For those who might think that discipleship can represent part but not the whole of one’s life, Jesus offers a harsh word; for those accepting this comprehensive calling, his words promise care and sustenance in the midst of costly sacrifice (Matthew 19:27). Even the Gospel’s final words point to the new family paradigm. From here on out disciples will be baptized “in the name of the Father and of the Son and of the Holy Spirit” (28:19).

Forthright promises of division, rejection, and suffering are paired with equally strong statements claiming every hair on our heads is counted and our lives, as fragile as they inevitably are, remain in God’s hands. The language (especially in verse 29) recalls the Sermon on the Mount (6:25-30). At the same time, the poles of loss and provision are inscribed in the final verse: “Those who find their life will lose it, and those who lose their life for my sake will find it” (10:39; 16:25). Ultimately, such dramatically good news cannot help but be shared “in the light” and shouted “from the housetops” (10:27).

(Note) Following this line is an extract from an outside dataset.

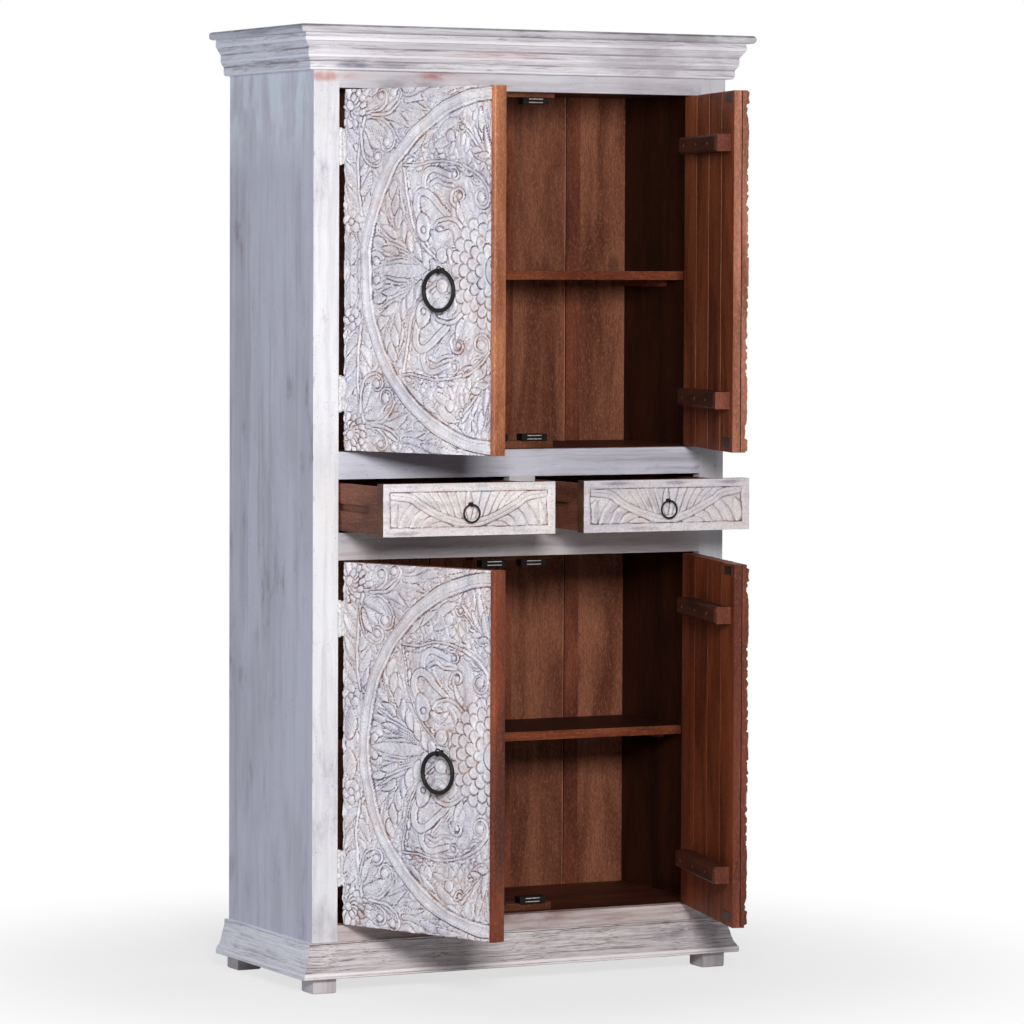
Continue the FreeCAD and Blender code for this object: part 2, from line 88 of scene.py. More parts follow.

In light of the master-disciple relationship which Matthew has to this point emphasized to the reader, we cannot overlook verse 38: “whoever does not take up the cross and follow me is not worthy of me.” If those sent are going to reflect the life of the sender, then mission itself will be cruciform. We should not be prepared to share in the exaltation of Jesus if we are not ready to share in his humiliation.

Remarkably, this is the first time Matthew mentions “cross” in his Gospel, and it is not in direct reference to Jesus’ crucifixion but as a prerequisite to following Jesus. The fact that “cross” precedes crucifixion offers all sorts of potential for homiletical insight. Unless we in a sense take up our cross we cannot begin to comprehend the way of Jesus Christ, who took up the cross. The preparation of the apostles for Jesus’ death and resurrection was not a matter of thinking the right thoughts, grasping it on a cognitive level. By the ordering of his Gospel, Matthew seems to suggest that only mission in the way of the cross can prepare us for recognizing the Christ of the cross when he comes.

It may not be too much to claim that upon Jesus’ return, when he shows us his hands and feet we will recognize him, but not simply because they show proof of his crucifixion; they should be familiar because they match our own wounds.


Notes:

1. C.S. Lewis, Mere Christianity (New York: Touchstone, 1980): 171.